Skeptical scholars have sought to diminish the import of these teachings by arguing that Israel never "fully practiced" this Sabbath economics vision. Of course, neither have God's people ever "fully practiced" the Ten Commandments, but we don't question their authority as divine mandates. And of course, it is argued, contemporary society is fundamentally different than the ancient tribal kinship system of the Israelites. So one can question whether these teachings have any relevance for us today.

Or, for religious Americans who claim to take seriously the Bible as a revelation of God's will (and conservative U.S. Christians are hardly shy in making such an assertion), perhaps we need to do some serious wrestling here. God's holy people are clearly and undeniably commanded to redistribute their holdings, to ensure that inequities of wealth and poverty do not corrode their community, to make sure that none of God's precious children have less than they need or more than they need.

In fact, thousands of faithful persons in our society are hungering for deeper meaning in the thralls of materialism and the economic imperative to get ahead. Many are asking tough questions about fundamental injustices in our global economic system (including the resonance of many people of faith with the message of the Occupy Movement -- the obscenity of the 1 percent versus the 99 percent). Even many conservative Christians have begun to question the moral and spiritual challenge of consumerism. Wrestling to free themselves from the bondage of debt, stress and overwork, many in our society, church folk included, are seeking to simplify their lives -- to live "more with less." More and more people, seeking liberation from our own structural Egypt, are experimenting in such economic alternatives as food co-ops, credit unions, community reinvestment funds, co-housing and intentional communities. Numerous Christians and others are "going green," finding ways to live and consume within ecologically responsible limits.
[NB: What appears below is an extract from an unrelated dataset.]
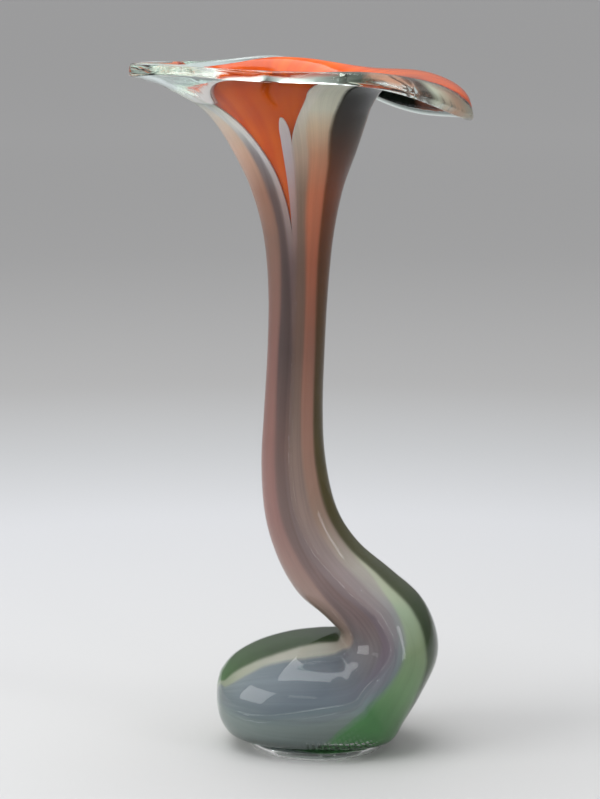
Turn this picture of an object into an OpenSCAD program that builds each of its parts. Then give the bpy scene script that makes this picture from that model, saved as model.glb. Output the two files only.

But beyond personal and communal practice, what could Sabbath economics mean in our political witness? Maybe we need to risk a little "class warfare" rhetoric and question whether the gaping economic inequities in America are not in fact both social and spiritual crises. (Jesus' own momma wasn't above a little class warfare in Luke 1: "You have filled the hungry with good things and send the rich away empty.") Maybe we need to engage in a more radical critique of the assumptions of the free market and the American dream.

Maybe we can liven up the next debate by asking the presidential candidates, all wearing their religion on their sleeves, about how they would work to implement God's command to redistribute the wealth and make sure all citizens have enough, not too little, not too much, in oh-so-biblical America.

All right, maybe not this campaign. But the ancient vision beckons -- sacred and wise. May we immerse ourselves in this story and, with God's grace, learn how to bear witness in our modern-day Egypt.